Check each line of the data for "bending" and select those that have it.

— BEGIN —

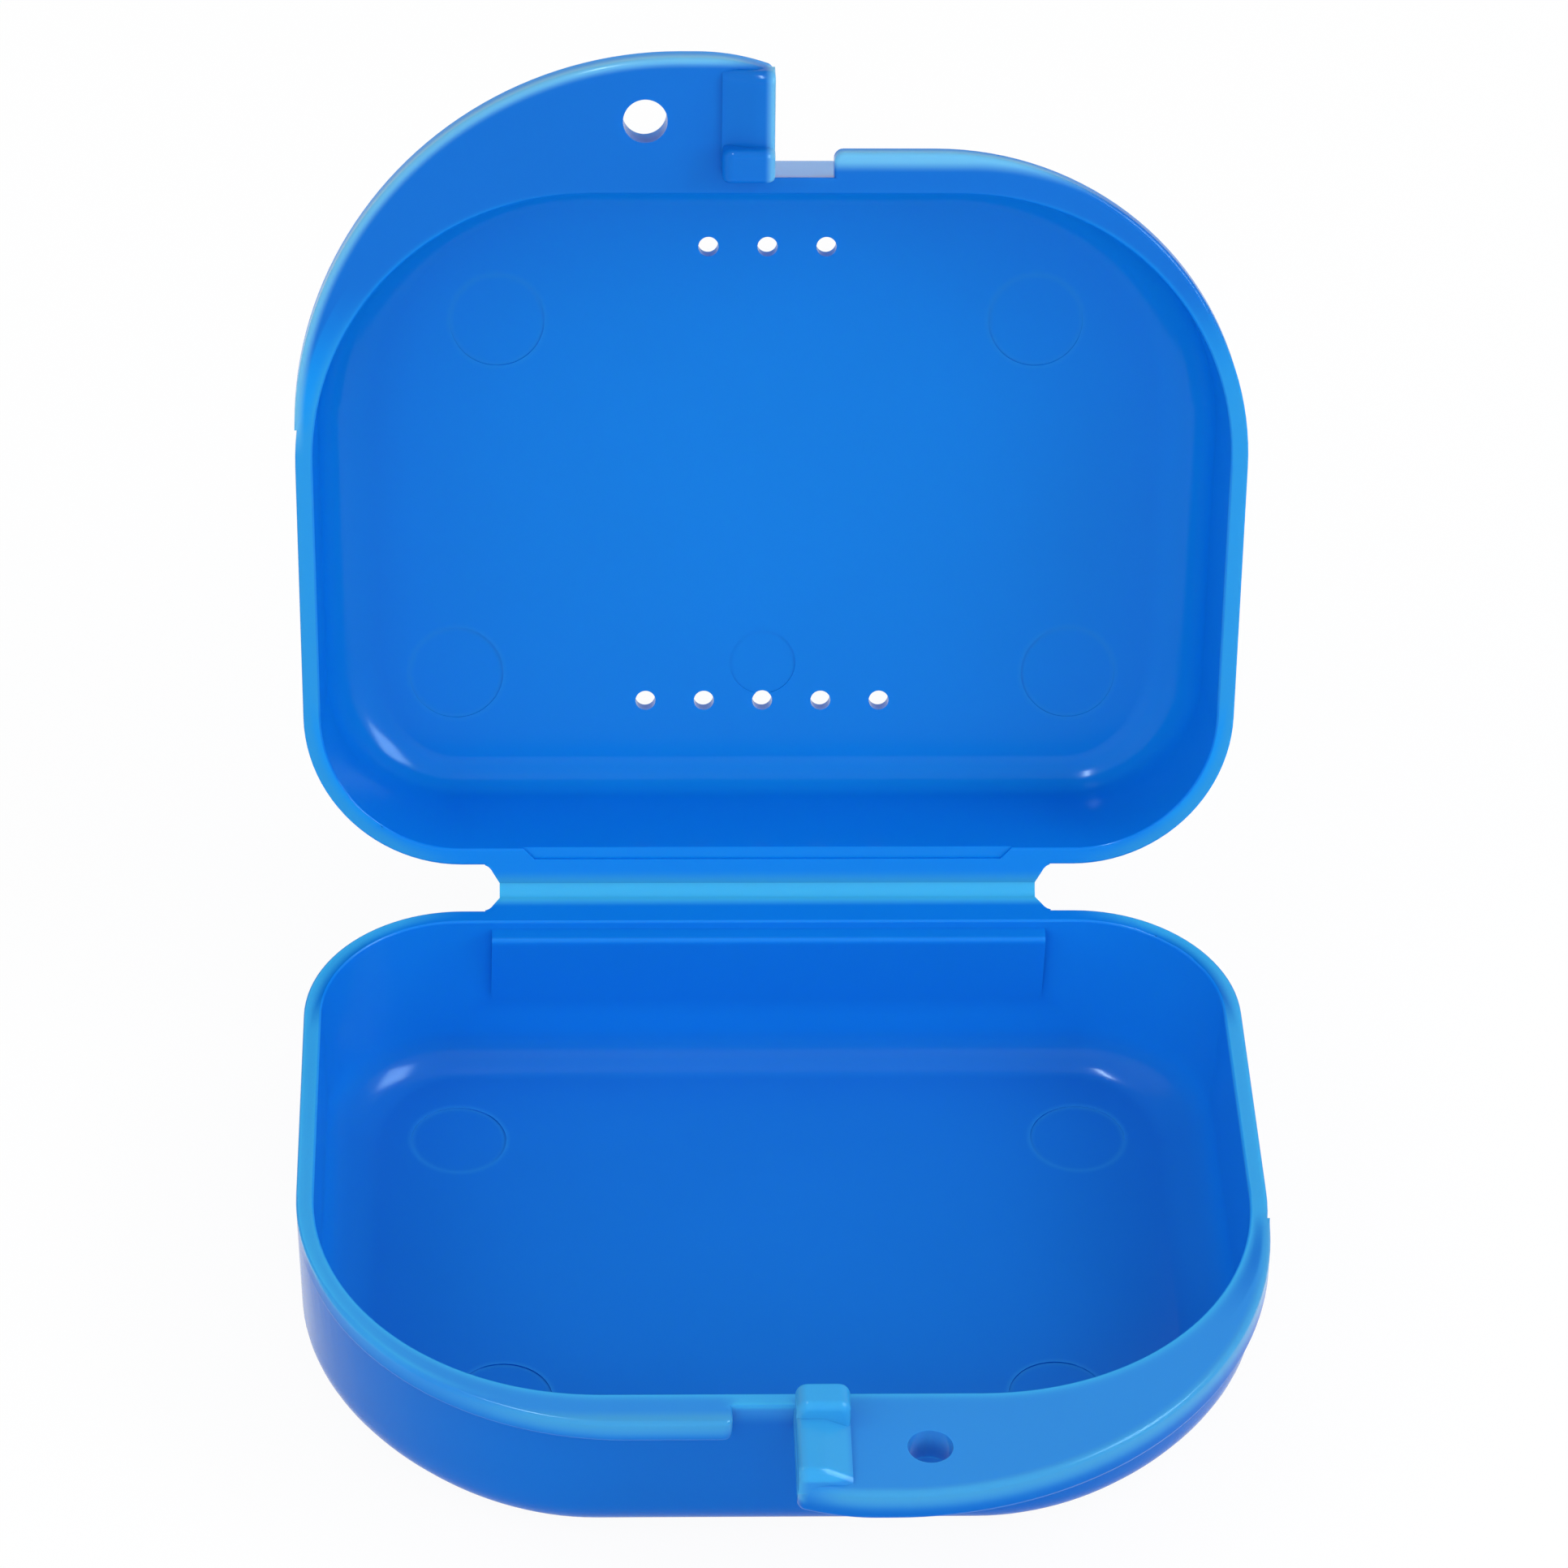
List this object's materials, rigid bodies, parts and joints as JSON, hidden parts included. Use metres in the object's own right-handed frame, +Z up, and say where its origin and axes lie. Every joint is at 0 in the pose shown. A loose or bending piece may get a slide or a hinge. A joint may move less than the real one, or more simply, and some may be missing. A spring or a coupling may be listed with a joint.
{
  "type": "retainer case",
  "caption": "Pocket clamshell case for a dental retainer: two drafted shells on a living hinge, with offset thumb flanges, latch hooks and a vented lid, shown open.",
  "frame": {"origin": "on the flat bottom of the base shell, midway across it and midway between the rear and front walls' outer faces at the rim", "axes": "+X to the right across the front, +Y to the rear towards the hinge, +Z up out of the base"},
  "size_m": [0.08, 0.1098, 0.0832],
  "materials": {
    "case_plastic": "glossy injection-moulded blue polypropylene",
    "film_plastic": "the same polypropylene, paler where it is thin enough to let light through"
  },
  "bodies": {
    "base": {"base_shell": "case_plastic", "base_thumb_flange": "case_plastic", "base_latch_hook": "case_plastic", "base_hinge_leaf": "case_plastic", "hinge_web": "film_plastic"},
    "lid": {"lid_shell": "case_plastic", "lid_thumb_flange": "case_plastic", "lid_latch_hook": "case_plastic", "lid_hinge_leaf": "case_plastic"}
  },
  "joints": [
    {"name": "lid_hinge", "type": "hinge", "parent": "base", "child": "lid", "pos_m": [0, 0.03238, 0.0165], "axis": [-1, 0, 0], "range_deg": [-112.84, 67.16], "deforming": ["hinge_web"]}
  ]
}
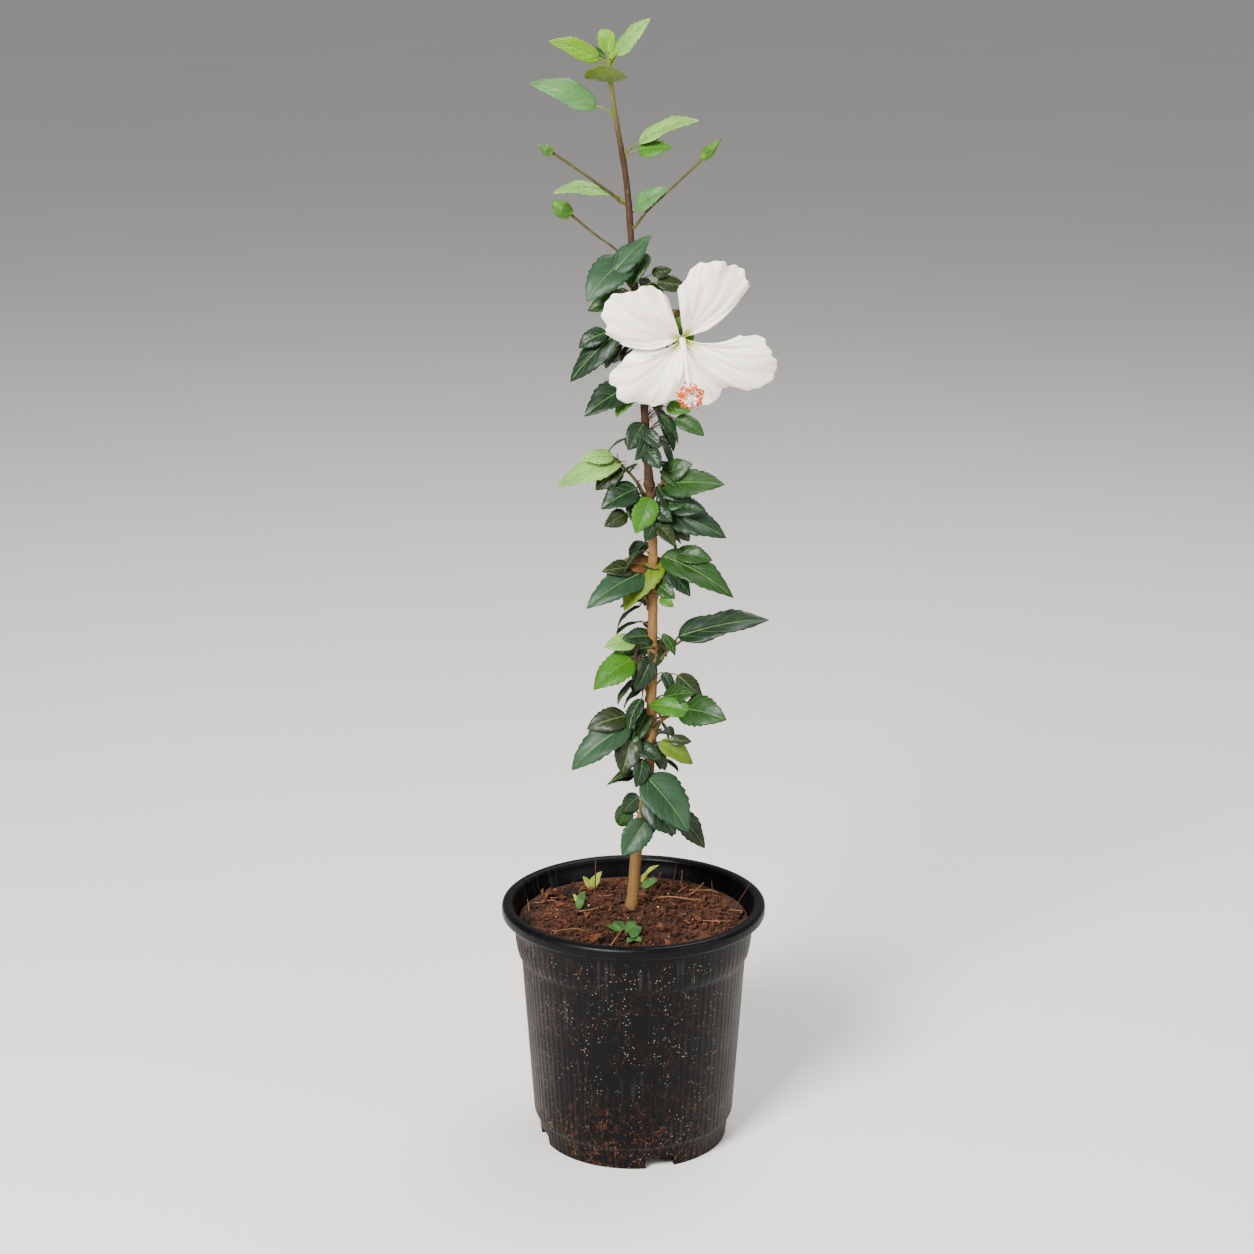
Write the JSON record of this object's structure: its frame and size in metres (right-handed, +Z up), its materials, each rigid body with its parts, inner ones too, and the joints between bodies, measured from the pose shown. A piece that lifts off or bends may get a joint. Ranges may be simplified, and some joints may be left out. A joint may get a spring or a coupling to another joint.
{
  "type": "potted hibiscus shrub",
  "caption": "Young upright hibiscus shrub on a slender stem, with toothed green leaves, a large open white bloom and flower buds, growing in a tapered nursery pot.",
  "frame": {"origin": "on the pot's axis, at the ground under the foot ring", "axes": "+Z up along the plant, -Y towards the side that the bloom faces, +X to the right as the bloom is looked at"},
  "size_m": [0.2074, 0.203, 0.8577],
  "materials": {
    "pot_plastic": "satin",
    "potting_soil": "matte",
    "bark": "matte",
    "green_shoot": "satin",
    "leaf": "satin",
    "young_leaf": "satin",
    "bud_green": "satin",
    "petal": "matte"
  },
  "bodies": {
    "root": {"bloom_back": "leaf", "bloom_left": "leaf", "bloom_left_upper": "leaf", "bloom_right": "leaf", "bloom_stalk": "green_shoot", "calyx": "bud_green", "centre_back": "leaf", "centre_front": "leaf", "centre_left": "leaf", "centre_left_shoot": "green_shoot", "centre_right": "leaf", "centre_right_shoot": "green_shoot", "corolla": "petal", "crown_back": "leaf", "crown_left": "leaf", "crown_low_left": "leaf", "crown_right": "leaf", "foot_back": "leaf", "foot_front": "leaf", "foot_right": "leaf", "high_back": "leaf", "high_front": "leaf", "high_left": "leaf", "high_left_stalk": "green_shoot", "high_right": "leaf", "high_right_shoot": "green_shoot", "left_bud": "bud_green", "left_bud_stalk": "green_shoot", "low_back": "leaf", "low_front": "leaf", "low_front_right": "leaf", "low_left": "leaf", "low_right": "leaf", "low_right_shoot": "green_shoot", "lower_left_bud": "bud_green", "lower_left_bud_stalk": "green_shoot", "main_stem": "bark", "mid_back": "leaf", "mid_left": "leaf", "mid_left_shoot": "green_shoot", "mid_right": "leaf", "mid_right_leaf": "leaf", "mid_right_stalk": "green_shoot", "pot": "pot_plastic", "right_bud": "bud_green", "right_bud_stalk": "green_shoot", "soil": "potting_soil", "stamen_column": "petal", "tip_back": "young_leaf", "tip_front": "young_leaf", "tip_left": "young_leaf", "tip_right": "young_leaf", "top_left": "young_leaf", "top_right": "young_leaf", "under_bloom_left": "leaf", "under_bloom_right": "leaf", "upper_back": "leaf", "upper_front": "leaf", "upper_left": "leaf", "upper_right": "leaf"}
  },
  "joints": []
}
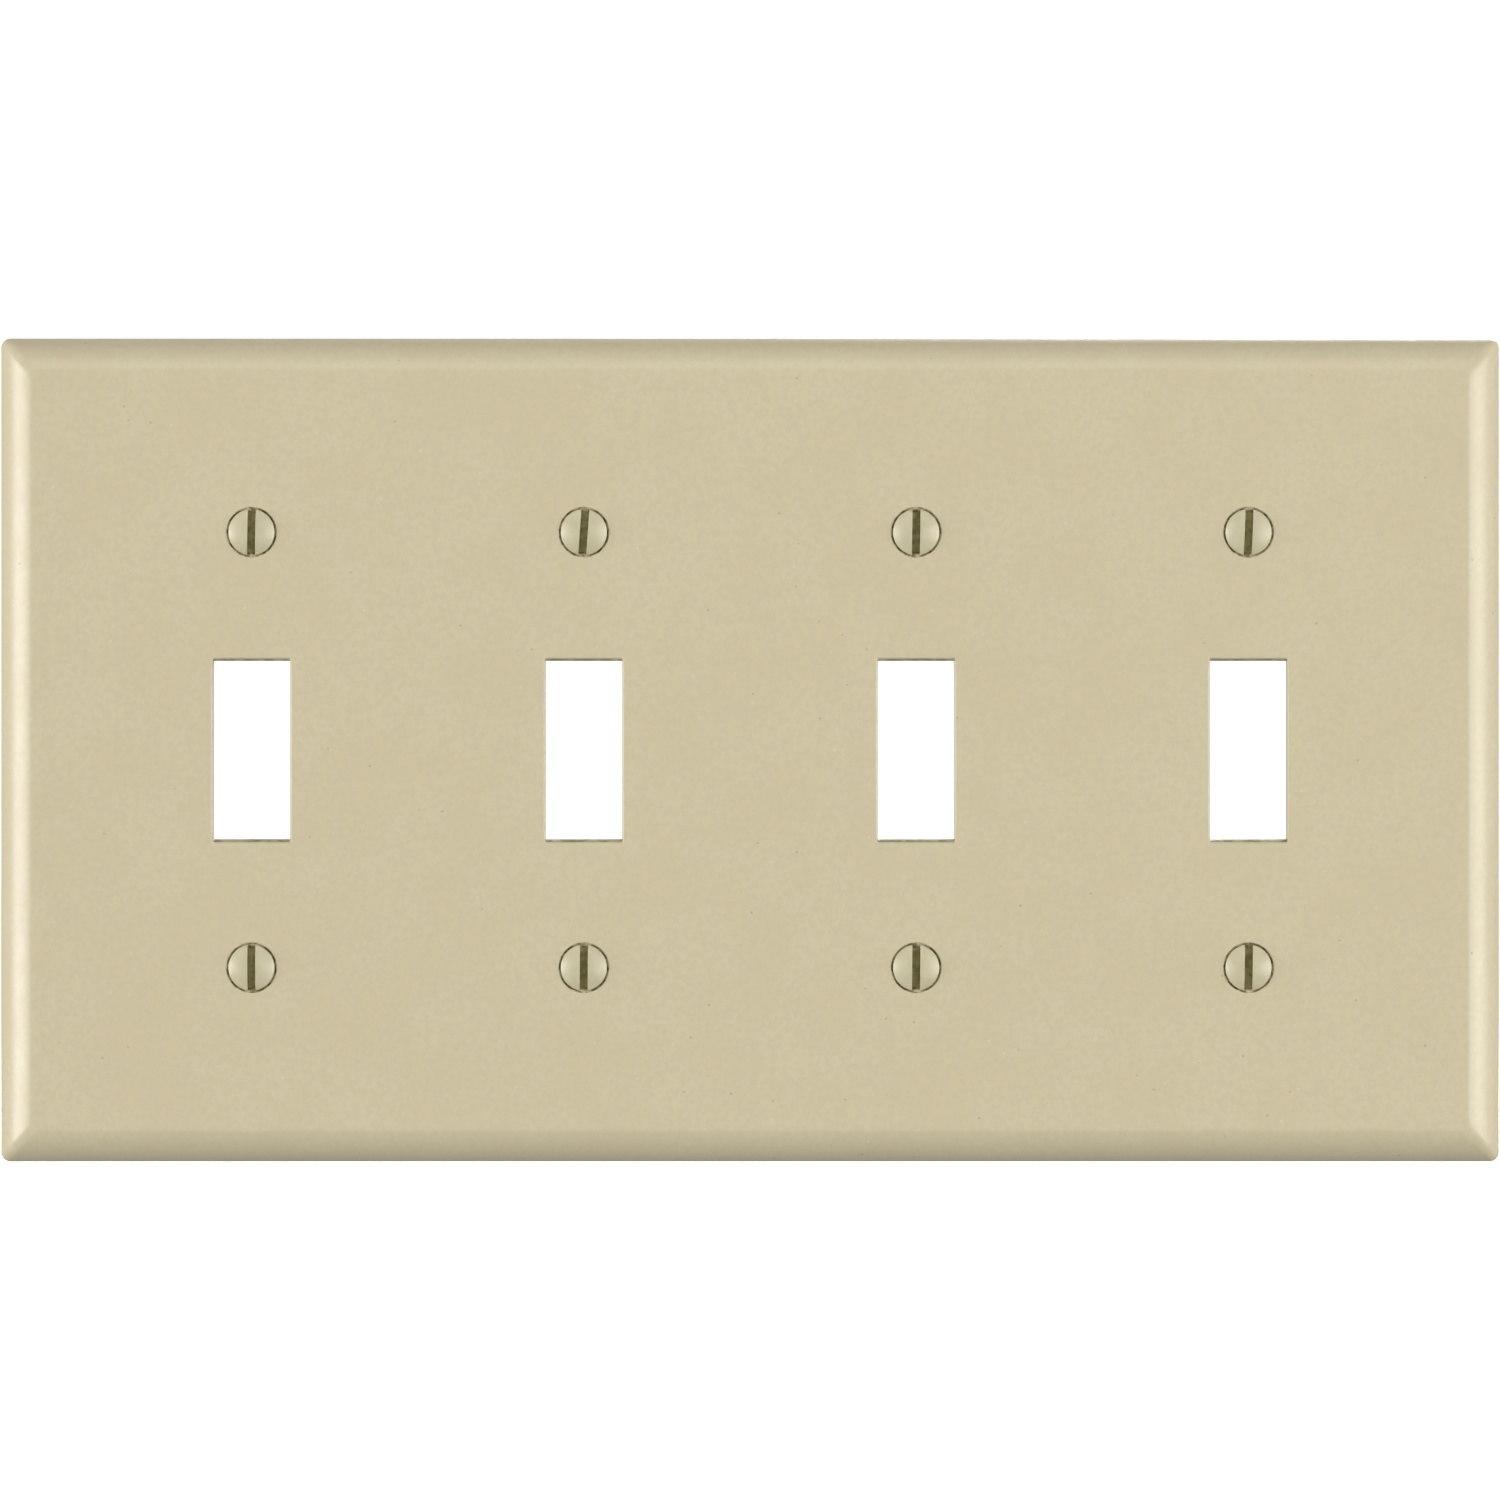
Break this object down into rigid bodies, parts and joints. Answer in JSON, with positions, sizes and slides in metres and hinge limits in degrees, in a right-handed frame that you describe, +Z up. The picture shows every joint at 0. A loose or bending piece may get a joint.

— END —

SOLUTION TO THIS EXERCISE —
List this object's materials, rigid bodies, parts and joints as JSON, hidden parts included. Use metres in the object's own right-handed frame, +Z up, and say where its origin and axes lie. Every joint is at 0 in the pose shown. A loose or bending piece may get a slide or a hinge. A joint may move less than the real one, or more simply, and some may be missing. A spring or a coupling may be listed with a joint.
Break this object down into rigid bodies, parts and joints. Answer in JSON, with positions, sizes and slides in metres and hinge limits in degrees, in a right-handed frame that you describe, +Z up. The picture shows every joint at 0. A loose or bending piece may get a joint.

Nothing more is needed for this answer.